As for overall plot and writing, I feel the writing is neither here nor there. At no point does the writing feel like it is lacking, nor does it feel like it excels at anything other than providing support to a fair number of languages (8 total). There isn’t much in the way of dialogue but what was there always fit the style of each character and never felt out of place. The overall plot is pretty straightforward and remains the same throughout the game, simply put, reclaim your humanity. This remains throughout the game despite all of the different environments you visit along the way so there is not much to be said there as it is sufficient.
“That’s all well and good, but how about the combat?” You might be asking by now. That is of course the main appeal when looking at a spiritual successor to games such as Hollow Knight, and other souls-like metroidvanias after all. This is where we start to run into some issues with gameplay. While there is a very appropriate variety of enemy models to fight with many different unique (and cool) designs, they all effectively remain the same over the game. Even when their attacks change up more often than not your strategy to defeat them remains the same. I could sum up every enemy type with a sentence or two on how to deal with them despite having probably 5-7 variations of each type over the course of the game. None of that is to say that the combat is necessarily lacking, but it is not on the same level as the art and music unfortunately and easily the weakest link here. At times the game even provides multiple alternate paths which allow you to skip combat easier which can be a welcome reprieve when you just want to quickly, or safely, get from point A to B. There were times where I felt those paths were unnecessary as even simply running through enemies is perfectly fine as there is no body collision or damage while doing so.

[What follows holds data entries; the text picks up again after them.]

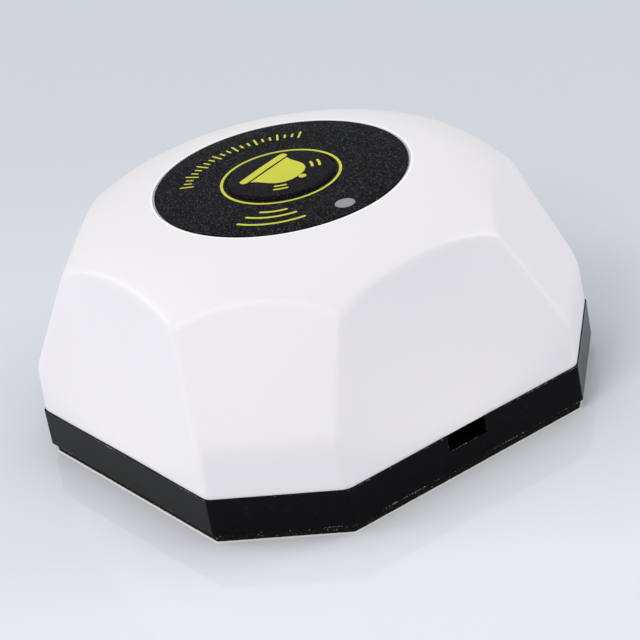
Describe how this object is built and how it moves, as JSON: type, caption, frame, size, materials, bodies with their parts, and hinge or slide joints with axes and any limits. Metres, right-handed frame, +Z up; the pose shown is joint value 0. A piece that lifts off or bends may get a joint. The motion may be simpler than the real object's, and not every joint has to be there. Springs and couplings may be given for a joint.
{
  "type": "waiter call button",
  "caption": "Table call button: a white dome shell with cut faces on a black tray, a round black label with a raised push button, an LED window and the radio board and battery inside.",
  "frame": {"origin": "middle of the underside, on the surface that the pad rests on", "axes": "+Z up through the button, +Y to the rear, where the LED window and the pry notch are, +X to the right when read from the front"},
  "size_m": [0.075, 0.075, 0.0397],
  "materials": {
    "shell_plastic": "satin warm white, slightly translucent moulded plastic",
    "base_plastic": "black moulded plastic, low sheen",
    "foam": "black closed-cell foam, matte",
    "liner_paper": "pale coated paper, matte",
    "label_print": "black fine-grained film with yellow print",
    "adhesive": "pale adhesive film",
    "window": "grey translucent film",
    "cap_plastic": "natural white moulded plastic",
    "switch_plastic": "black moulded plastic",
    "contact_steel": "bright nickelled steel",
    "board": "green solder mask",
    "led_resin": "milky clear resin",
    "tinned": "tinned metal",
    "chip_resin": "black moulded resin",
    "ceramic_dark": "dark ceramic body with tinned ends",
    "ceramic_tan": "tan ceramic body with tinned ends",
    "copper_wire": "enamelled copper wire",
    "holder_plastic": "black moulded plastic",
    "cell_steel": "nickelled steel can",
    "sleeve_film": "printed shrink sleeve, plain"
  },
  "bodies": {
    "base": {"base_tray": "base_plastic", "foam_pad": "foam", "pad_liner": "liner_paper"},
    "shell": {"shell": "shell_plastic", "label_film": "label_print", "label_adhesive": "adhesive", "led_window": "window", "switch_housing": "switch_plastic", "switch_snap_dome": "contact_steel", "switch_cover": "contact_steel", "switch_terminals": "tinned", "circuit_board": "board", "board_screws": "contact_steel", "status_led": "led_resin", "led_legs": "tinned", "encoder_chip": "chip_resin", "chip_leads": "tinned", "resonator_can": "tinned", "radio_transistor": "chip_resin", "chip_resistors": "ceramic_dark", "chip_capacitors": "ceramic_tan", "antenna_coil": "copper_wire", "battery_holder": "holder_plastic", "contact_plates": "contact_steel", "contact_spring": "contact_steel", "battery_cell": "cell_steel", "battery_sleeve": "sleeve_film"},
    "button": {"button_film": "label_print", "button_cap": "cap_plastic", "switch_stem": "switch_plastic"}
  },
  "joints": [
    {"name": "shell_lift", "type": "slide", "parent": "base", "child": "shell", "axis": [0, 0, 1], "range_m": [0, 0.045]},
    {"name": "button_press", "type": "slide", "parent": "shell", "child": "button", "axis": [0, 0, -1], "range_m": [0, 0.0003], "stiffness_N_per_m": 4000, "springref_m": -0.0001, "deforming": ["switch_snap_dome"]}
  ]
}
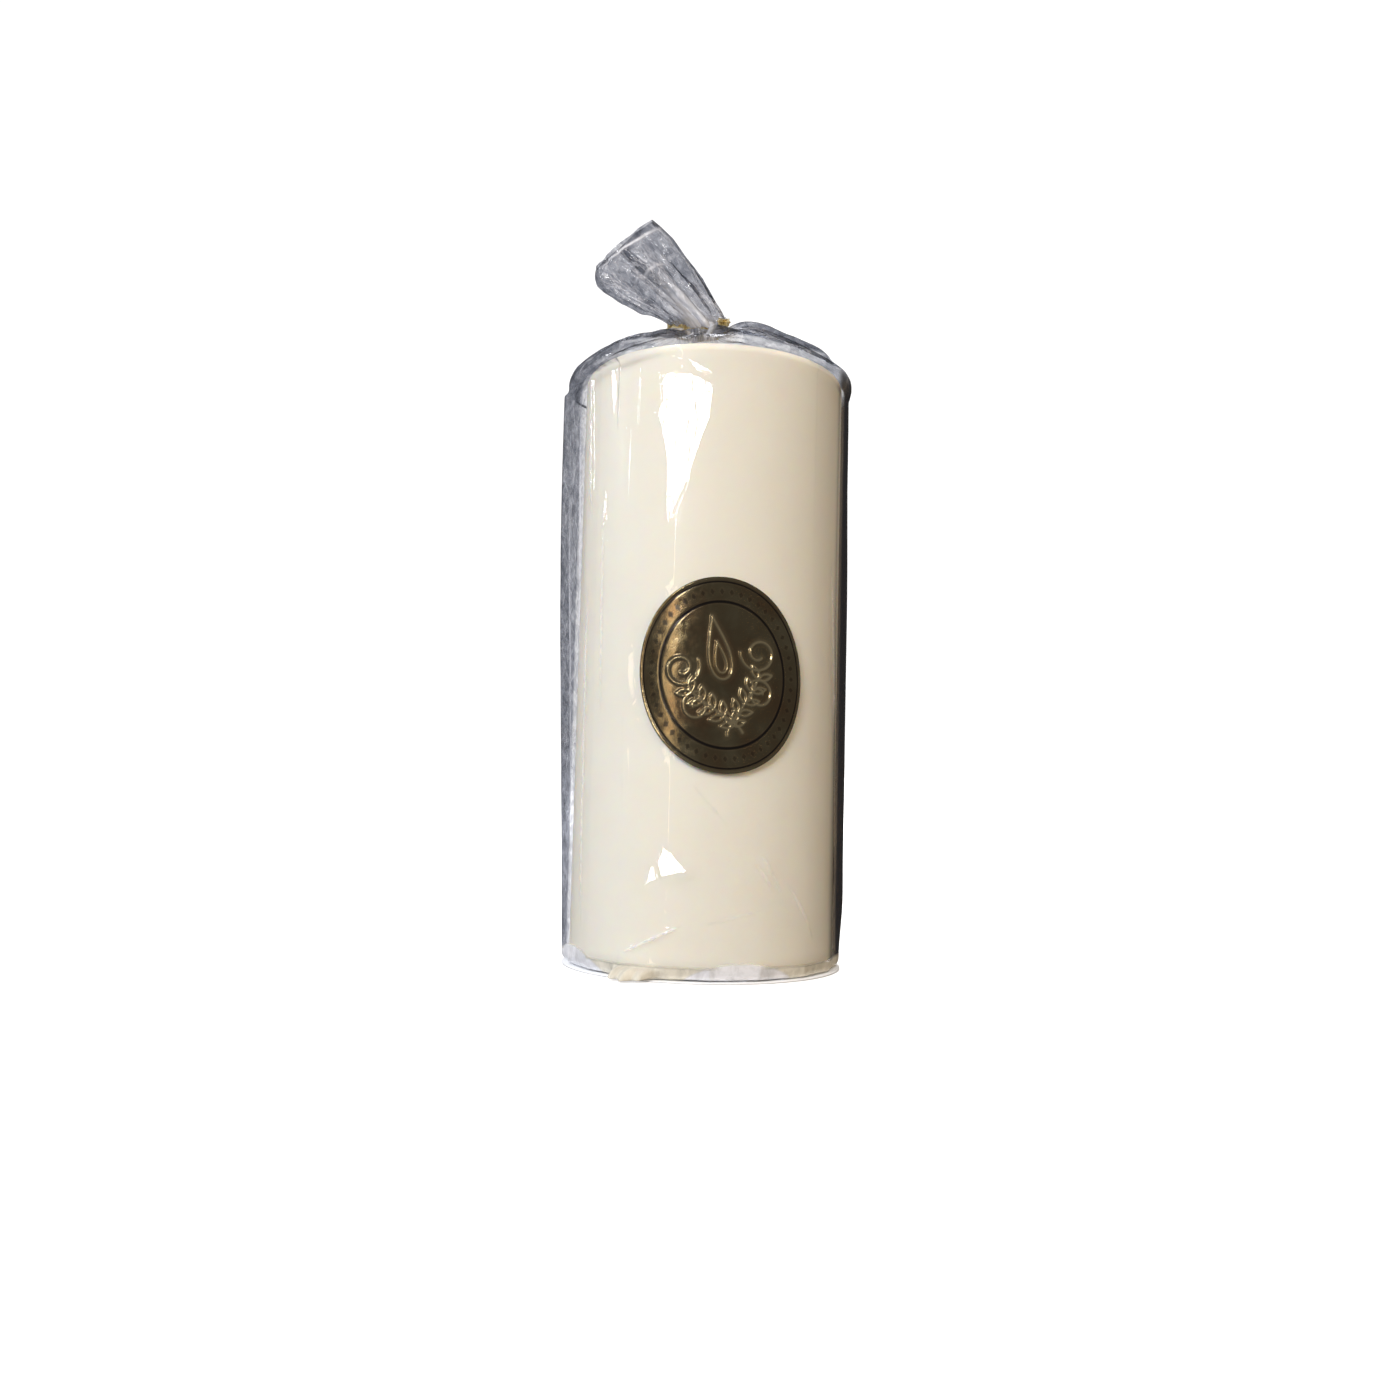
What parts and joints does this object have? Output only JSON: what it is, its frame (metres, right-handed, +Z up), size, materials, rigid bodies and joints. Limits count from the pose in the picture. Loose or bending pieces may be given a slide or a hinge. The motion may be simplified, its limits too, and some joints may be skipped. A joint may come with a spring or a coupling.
{
  "type": "unity candle",
  "caption": "Ivory pillar wedding candle in a clear film bag gathered over its top and closed with a gold twist tie, with an oval foil label on the front.",
  "frame": {"origin": "centre of the base label's flat underside, on the candle's axis, where the candle stands", "axes": "+Z up along the candle, -Y towards the front that carries the foil label, +X to the right seen from the front"},
  "size_m": [0.0767, 0.0726, 0.199],
  "materials": {
    "wax_coat": "smooth ivory wax with a soft satin sheen, slightly translucent",
    "wax_core": "plain softer ivory wax, dull",
    "wick_cotton": "braided cotton, lightly waxed",
    "tinplate": "stamped tinplate",
    "clear_film": "crisp clear packaging film with creases, glossy",
    "gold_ribbon": "metallised gold twist tie, glossy and finely creased",
    "tie_steel": "soft annealed wire",
    "bronze_foil": "embossed bronze-coloured foil, glossy",
    "white_paper": "white coated label paper"
  },
  "bodies": {
    "root": {"wax_coat": "wax_coat", "wax_core": "wax_core", "wick": "wick_cotton", "wick_tab": "tinplate", "film_sleeve": "clear_film", "film_back_seam": "clear_film", "film_bottom_seal": "clear_film", "film_corner_ear": "clear_film", "tie_ribbon": "gold_ribbon", "tie_wire": "tie_steel", "foil_label": "bronze_foil", "base_label": "white_paper"},
    "tail": {"film_tail": "clear_film"},
    "tie_ends": {"tie_strand_a": "gold_ribbon", "tie_strand_b": "gold_ribbon"}
  },
  "joints": [
    {"name": "tail_fold", "type": "hinge", "parent": "root", "child": "tail", "pos_m": [-0.005, 0, 0.1738], "axis": [0, 1, 0], "range_deg": [-12, 105]},
    {"name": "tie_twist", "type": "hinge", "parent": "root", "child": "tie_ends", "pos_m": [0.00124, -0.00398, 0.1683], "axis": [0.1527, -0.9671, -0.2036], "range_deg": [-720, 90]}
  ]
}
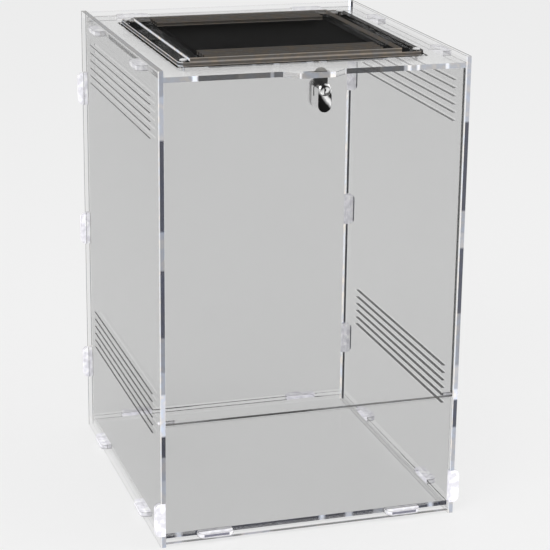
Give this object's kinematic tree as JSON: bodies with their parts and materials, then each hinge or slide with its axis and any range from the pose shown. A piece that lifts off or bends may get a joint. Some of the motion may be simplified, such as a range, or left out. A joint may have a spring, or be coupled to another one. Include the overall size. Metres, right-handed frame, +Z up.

While on the idea of being near enemies, I often found that the hitbox, especially for Ogden, felt too small while the enemy hitboxes were too big. That is to say that I felt I should have taken more damage and been hit by more things than what actually registered. This led to a number of times where I could attack enemies (including a boss) at a perfectly safe location with melee attacks while in absolutely no danger at all. These kinds of safe spots are most likely unintended which leads me into my last critique: a little more polish would be appreciated on a few glitches. Nothing that a patch probably wouldn’t be able to fix, but annoying nonetheless. For example, I found that when dropping down off a ledge and trying to immediately fire an acid attack would sometimes softlock Ogden and keep him from being able to perform any attack for a small period of time. Another glitch presented itself when accessing the menu and changing tabs which shared a key bind with a costly ability and would queue it up unintentionally despite the game being paused and perform it once resumed. This happens consistently when hitting RB in the pause menu when standing near an enemy.
In the end, is this game going to blow you away or add something new to the games it draws inspiration from? No, no it is not, and that is ok. Once you account for it coming from a single developer with a low price of admission ($5 USD) it is a perfectly acceptable game given its shortcomings. Clocking in at around 5 hours of casual unrushed play with backtracking in order to collect extra items there is a reasonable amount of value in the price. It is with all of this in mind that I feel the work that went into the art and music alone is neat enough to warrant the slight bump up out of the middle reviews it would otherwise deserve. Go in with reasonable expectations of playing a heavily inspired title with your gamepad in hand and I believe you will be able to get your money’s worth out of the experience. Let me clarify as well, as I do mean gamepad. I would not recommend this title with only keyboard controls as someone who often only uses keyboard and mouse. Unless you are very comfortable with WASD, and have a mouse with programmable macro buttons I personally found the keyboard controls clunky and there is no option to rebind them in-game.
Excellent art design.
Acceptable plot and dialogue.
Occasional bugs that probably should not have made it this far but nothing game breaking.
The enemies may look different but the best ways to deal with them often remain the same.
The game does take a bit to really get going until you have more options to change your build.